By Doug Hallett
The developer that wants to build two student highrises across from the U of G has won the first battle against city hall and a neighbourhood association at the Ontario Municipal Board.
At the first prehearing into the case, the OMB sided with the developer Thursday in ordering that the case be heard in September. City hall asked the OMB to delay the hearing until next January – to allow more time for city planners to study a new, revised proposal from the developer, and also more time for public input before city council takes a stand on the issue.
Because of the OMB’s decision, “council will need to take a position sooner than we had hoped,” Todd Salter, the city’s acting general manager of planning, said Friday.
Mississauga-based developer Abode Varsity Living appealed the case to the OMB in December, on the grounds that the city wasn’t moving fast enough on its application for Official Plan and zoning changes to allow the highrises to be built. City council needs to take a position on Abode’s application before the OMB hearing now slated for September, even though the final decision is now in the OMB’s hands.
Salter said the city unsuccessfully sought to have the hearing delayed until January so that planning staff “could conduct a proper review” of the revised application before making recommendations to council. The requested delay was also meant to give more time for public input before council takes a stand, he said in an interview.
On April 12, Abode gave a revised application to the city that would reduce building heights by four storeys and cut the total number of bedrooms by 25 per cent. Abode now is formally proposing building heights of 12 and 10 storeys, down from the original 16 and 14 storeys. The total number of units would be cut from 341 to 264, and the total number of bedrooms would go from about 1,600 down to 1,216.
The Mayfield Park Community Association is against the student highrise proposal.
Official Plan changes
Council is also in the process of making changes to its Official Plan, and Abode doesn’t like the changes being proposed. Salter said the changes might go to council for final approval in June.
The site at the corner of Stone Road and Gordon Street where Abode wants to demolish a three-storey hotel to build the student highrises is currently zoned “general residential.” This is also the current zoning for “much of the city,” Salter said.
The proposed Official Plan update would change the designation for Abode’s site and many other “general residential” sites to a new designation, namely “low-density residential built-up area.”

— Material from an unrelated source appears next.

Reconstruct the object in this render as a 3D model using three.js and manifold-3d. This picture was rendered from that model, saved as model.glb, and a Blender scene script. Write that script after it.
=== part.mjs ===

The aim is to differentiate such sites from the “substantial new areas” in the city that are being designated for “medium and high density” residential development under the proposed Official Plan amendment, Salter said. These sites, including the Abode site, would also be differentiated from “low-density residential greenfield area” sites – a proposed new designation applying to development in greenfield areas of the city, as opposed to built-up areas.
In a letter to council, Abode representative Chris Pidgeon objected to the lower density for Abode’s site.
“Given the property’s superior location, it is difficult to rationalize this proposed down-designation,” said Pidgeon, who works for a planning consulting firm in Kitchener. Abode’s site “is deserving of much more height and density” than would be allowed by the proposed Official Plan amendment, he said.
Both Abode’s original development application and its new revised application seek higher density than is allowed under the Official Plan – in either the Official Plan’s existing form or the updated form that might be approved in June. This is why Abode has been seeking an Official Plan amendment, as well as a zoning change, all along.
It’s not clear whether the proposed Official Plan changes would have any bearing on Abode’s appeal to the OMB. That’s because development applications are generally evaluated against the Official Plan provisions in effect when the application was made.
Salter said the Official Plan changes being proposed are not aimed at making it more difficult for Abode to build the two highrises. “The Official Plan update is in no way responding to this specific application” by Abode, he said.
Asked whether the proposed Official Plan changes might nevertheless have a bearing on the case at the OMB, he suggested in a carefully worded response that it possibly could have an effect.
“I have to be careful not to comment on a matter that’s before the OMB,” Salter said. “What I can say is there is a sort of general principle that (development) applications are reviewed under the policy in place at the time the application was made.
“That said, there are some instances where there may be some consideration given to newer policies” in cases that go to the OMB, he added.
Pidgeon was not available for comment.